◆ EXERCISE PROMPT: Pull out every line in the data that has the string "before" in it.

◆ DATA SHOWN:
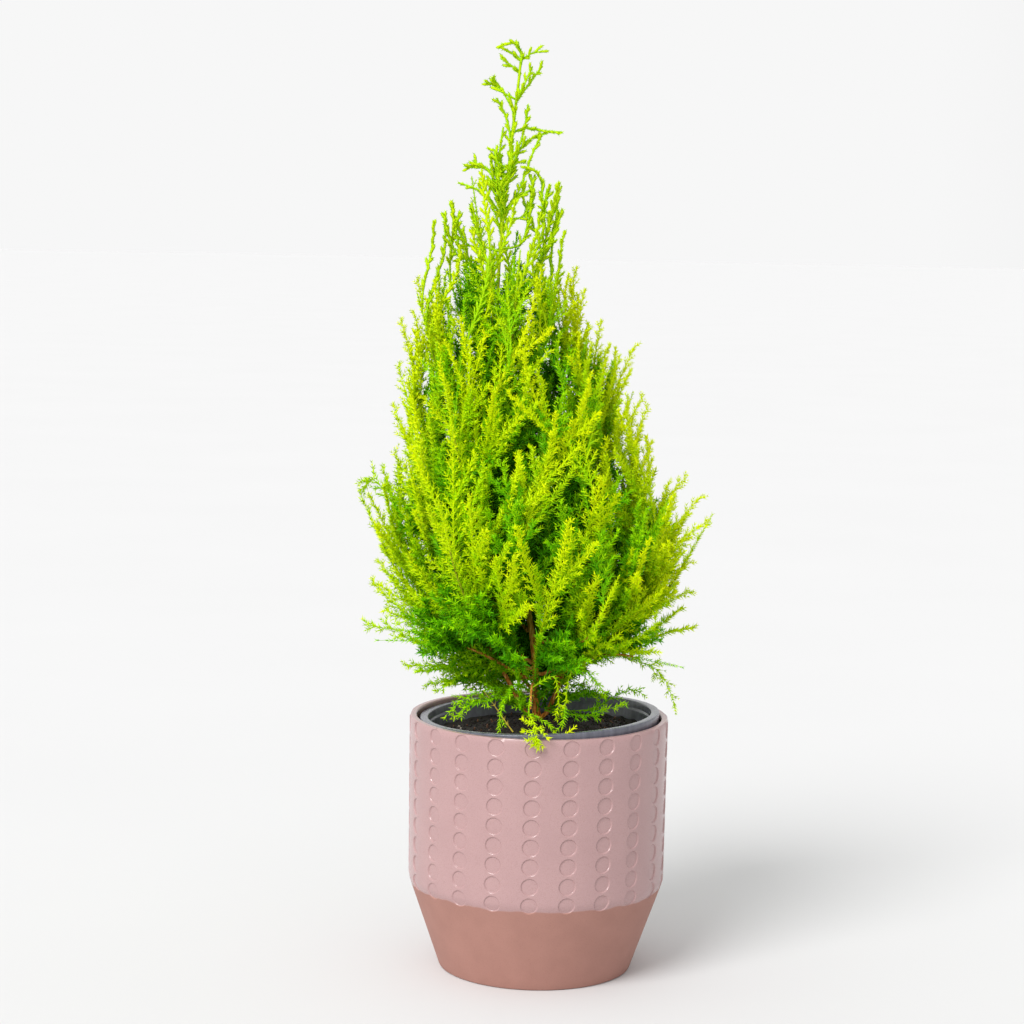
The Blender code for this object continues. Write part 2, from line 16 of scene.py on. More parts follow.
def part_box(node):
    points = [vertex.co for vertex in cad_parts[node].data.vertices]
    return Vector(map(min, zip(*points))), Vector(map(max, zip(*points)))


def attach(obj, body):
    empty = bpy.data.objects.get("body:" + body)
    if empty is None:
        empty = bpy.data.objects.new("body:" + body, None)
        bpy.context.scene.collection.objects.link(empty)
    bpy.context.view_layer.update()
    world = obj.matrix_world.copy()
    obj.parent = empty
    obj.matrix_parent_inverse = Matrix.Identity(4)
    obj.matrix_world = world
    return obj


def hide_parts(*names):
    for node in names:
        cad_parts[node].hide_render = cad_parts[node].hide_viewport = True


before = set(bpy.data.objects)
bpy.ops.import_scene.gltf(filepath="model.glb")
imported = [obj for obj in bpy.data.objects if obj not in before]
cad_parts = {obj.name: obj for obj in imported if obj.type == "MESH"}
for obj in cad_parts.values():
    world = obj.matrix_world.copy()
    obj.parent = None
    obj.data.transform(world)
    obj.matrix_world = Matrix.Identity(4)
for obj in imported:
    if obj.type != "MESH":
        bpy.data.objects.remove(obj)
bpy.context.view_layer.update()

◆ IN RESPONSE:
before = set(bpy.data.objects)
imported = [obj for obj in bpy.data.objects if obj not in before]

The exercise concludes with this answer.